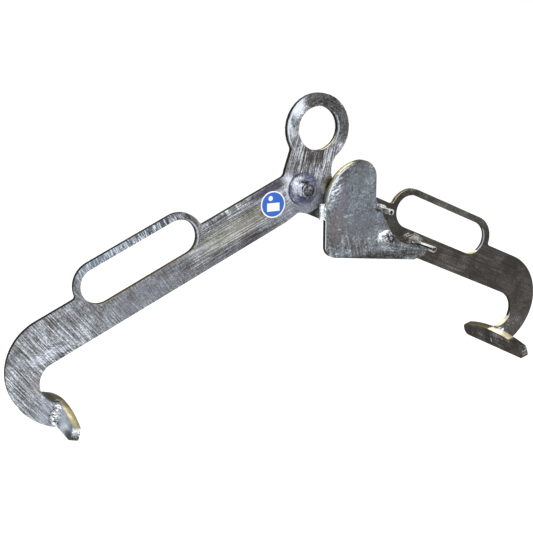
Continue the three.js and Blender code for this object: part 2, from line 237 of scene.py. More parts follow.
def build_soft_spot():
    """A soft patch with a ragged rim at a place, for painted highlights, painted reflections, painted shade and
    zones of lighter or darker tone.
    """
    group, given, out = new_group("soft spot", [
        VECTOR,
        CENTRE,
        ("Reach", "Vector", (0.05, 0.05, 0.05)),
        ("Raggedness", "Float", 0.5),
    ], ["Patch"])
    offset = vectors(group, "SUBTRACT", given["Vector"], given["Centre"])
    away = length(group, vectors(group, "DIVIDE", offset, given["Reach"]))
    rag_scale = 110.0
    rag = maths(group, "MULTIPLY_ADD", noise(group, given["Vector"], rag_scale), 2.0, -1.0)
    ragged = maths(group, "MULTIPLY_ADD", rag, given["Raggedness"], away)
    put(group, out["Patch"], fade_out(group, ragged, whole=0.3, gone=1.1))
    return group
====
Each line of the material above needs to be quoted exactly, please.

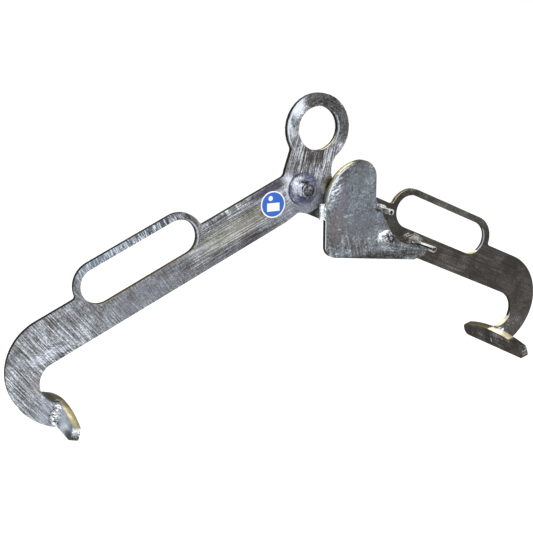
Continue the three.js and Blender code for this object: part 2, from line 237 of scene.py. More parts follow.
def build_soft_spot():
    """A soft patch with a ragged rim at a place, for painted highlights, painted reflections, painted shade and
    zones of lighter or darker tone.
    """
    group, given, out = new_group("soft spot", [
        VECTOR,
        CENTRE,
        ("Reach", "Vector", (0.05, 0.05, 0.05)),
        ("Raggedness", "Float", 0.5),
    ], ["Patch"])
    offset = vectors(group, "SUBTRACT", given["Vector"], given["Centre"])
    away = length(group, vectors(group, "DIVIDE", offset, given["Reach"]))
    rag_scale = 110.0
    rag = maths(group, "MULTIPLY_ADD", noise(group, given["Vector"], rag_scale), 2.0, -1.0)
    ragged = maths(group, "MULTIPLY_ADD", rag, given["Raggedness"], away)
    put(group, out["Patch"], fade_out(group, ragged, whole=0.3, gone=1.1))
    return group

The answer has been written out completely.